In a matter of weeks, over a million Red Army troops were captured, front-line Red Army units were all but annihilated, and German troops advanced to the gates of Moscow and Leningrad by September. Only Hitler’s strategic indecision and incompetence in dispersing German combat power across three fronts, rather than a focused push on key strategic objectives, saved the Soviet Union.
Which is all to say that if Putin moves forward with a purge of his Russian officer corps, the effects could be similarly devastating.
If Putin believes that he can purge the mid-level officers of the Russian Army without much consequence, he is likely deeply mistaken. Colonels and higher-ranked officers of the Russian Army have a significance unique to the Russian system of command.
In the Russian army, unlike in NATO-style armies, personal initiative by lower-ranking officers is actively discouraged. Young officers are given strict and detailed instructions on how to carry out their missions, which they are expected to fulfill to the letter. Diversion from those orders results in punishment.
The lowest level of officers given tactical discretion are colonel-level officers who hold battalion-level commands (600-1,000 troops). Much like in other militaries worldwide, colonel-level officers are sent to the Military Academy of the General Staff of the Armed Forces of Russia, where they ordinarily receive around two years of additional training to prepare them for their new command responsibilities. This is after generally 10-15 years of service and experience.
However, Russia has been losing colonel-level officers at a rapid rate in the Russo-Ukrainian War. By November 2022, Russia had lost 160 officers of colonel level or higher, with losses among lieutenant colonels and colonels representing the vast majority.
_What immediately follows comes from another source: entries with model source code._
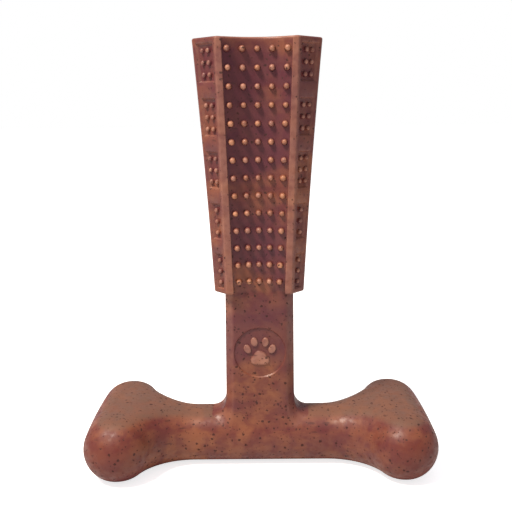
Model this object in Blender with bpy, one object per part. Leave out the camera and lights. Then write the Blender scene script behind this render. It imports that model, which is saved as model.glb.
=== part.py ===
"""Pet toothbrush: a rigid T-shaped chew brush, moulded in one material.

A dog-bone bar lies flat as the paw hold, a stem rises from its middle, and a flared brush head tops
the stem. The front and the back of the head are hollow troughs full of nubs between raised ribs, and
its four sloping cheeks carry pockets of smaller nubs. The moulding is divided along those features,
so each one is an object of its own, a hair clear of its neighbours.

Metres, +Z up. The origin is on the table, under the middle of the brush. The front faces -Y.
"""

import math

import bmesh
import bpy
from mathutils import Vector

MM = 0.001
GAP = 0.3 * MM  # clearance between neighbouring sections

# Bone-shaped bar: outline seen from above, and its rounded section.
BAR_HALF_DEPTH = 10.2 * MM
BAR_HALF_HEIGHT = 9.65 * MM
BAR_SQUARENESS = 2.45  # exponent of the superellipse section, 2 is round
KNUCKLE_X = 51.0 * MM
KNUCKLE_Y = 15.6 * MM
KNUCKLE_RADIUS = 11.9 * MM
KNUCKLE_HALF_HEIGHT = 11.25 * MM
KNUCKLE_CREST_X = 46.0 * MM  # where the bone has risen to the knuckle's full height
KNUCKLE_SQUARENESS = 2.05
WAIST_RADIUS = 18.0 * MM  # hollow curve between the bar and a knuckle
BONE_HALF_LENGTH = 63.3 * MM
BAR_HALF_LENGTH = 34.0 * MM  # where the bar gives way to the knuckles
LAND = 0.25  # flat on the underside, as a share of the bar's depth

# Stem between the bar and the head.
STEM_HALF_WIDTH = 12.1 * MM
STEM_SPREAD = 0.35 * MM  # extra half width at the foot
STEM_HALF_DEPTH = 8.0 * MM
STEM_CORNER = 3.0 * MM
FOOT_REACH = (6.0 * MM, 1.6 * MM)  # how far the flared foot runs out sideways and forwards
FOOT_RISE = 7.0 * MM

# Badge let into the stem's front.
BADGE_Z = 43.5 * MM
BADGE_RADIUS = 9.0 * MM
BADGE_DEPTH = 1.0 * MM
BADGE_RECESS = 0.4 * MM  # how far the badge's face lies behind the stem's
BADGE_SIDES = 40
PAW_RAISE = 0.5 * MM
PAW_HEEL = (0.0, -2.0 * MM, 2.9 * MM, 0.8)  # place (x, z) from the badge's middle, radius, stretch
PAW_TOES = ((-54, 4.8 * MM), (-19, 5.2 * MM), (19, 5.2 * MM), (54, 4.8 * MM))  # (degrees, reach)
PAW_TOE_RADIUS = 1.25 * MM
PAW_TOE_STRETCH = 1.25
PAW_DROP = 1.2 * MM  # how far the toes' fan is centred below the badge's middle

# Brush head. Each pair is (at the foot of the head, at its top).
HEAD_Z = (65.7 * MM, 151.8 * MM)
HEAD_HALF_WIDTH = (15.7 * MM, 21.7 * MM)
HEAD_WAIST = 1.6 * MM  # how far the sides bow in on the way up
RIB_OUTER_X = (11.15 * MM, 13.45 * MM)
RIB_INNER_X = (8.85 * MM, 11.55 * MM)
RIB_Y = (11.0 * MM, 13.0 * MM)
TROUGH_Y = 8.0 * MM  # depth plane of the trough's middle line
TROUGH_HOLLOW = (2.3 * MM, 4.3 * MM)
PANEL_BACK_Y = 6.2 * MM
RIB_CHAMFER = 0.35 * MM
CHEEK_SLOPE = math.radians(46.0)
CHEEK_THICKNESS = 2.4 * MM
HEAD_LEVELS = 5

# Nubs of the troughs.
NUB_ROWS = 14
NUB_COLUMNS = 5
NUB_Z = (70.0 * MM, 148.0 * MM)
NUB_OUTER_X = (6.97 * MM, 9.86 * MM)
NUB_RADIUS = 1.2 * MM
NUB_HEIGHT = 1.8 * MM
NUB_ROOT = 0.6 * MM  # part of a nub sunk into its face, so the union is sound

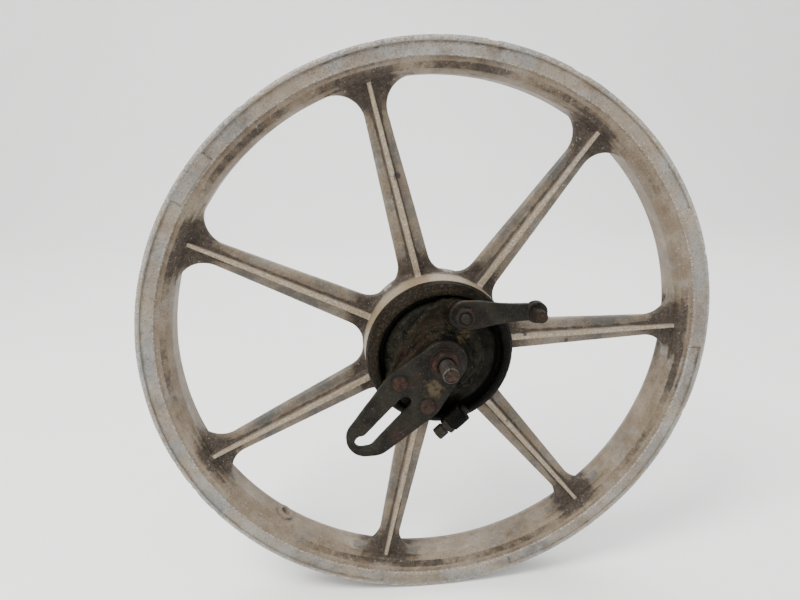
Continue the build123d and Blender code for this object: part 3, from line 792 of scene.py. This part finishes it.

Defense Minister Sergei Shoigu claims that Russia operated around 170 Battalion Tactical Groups in 2021, thus it’s reasonable to assume that Russia had perhaps 170 well trained front-line commanding officers of around colonel rank. Perhaps double that number, including their deputies or other officers awaiting command, would provide Russia with, at most, 400 or so trained colonels for battalion command.
With HIMARS strikes actively targeting battalion headquarters (which ordinarily are relatively close to the front lines), Russia may have lost as much as nearly half of its competent front-line commanders.
And Putin may be about to lobotomize the brains of the Russian Army’s front-line units.
If Putin chooses to begin purging elements of the Russian mid-level officers seeking out those who are deemed less politically reliable, this degradation of Russia’s colonel-level officers may have fatal effects on the basic leadership competence of the Russian Army.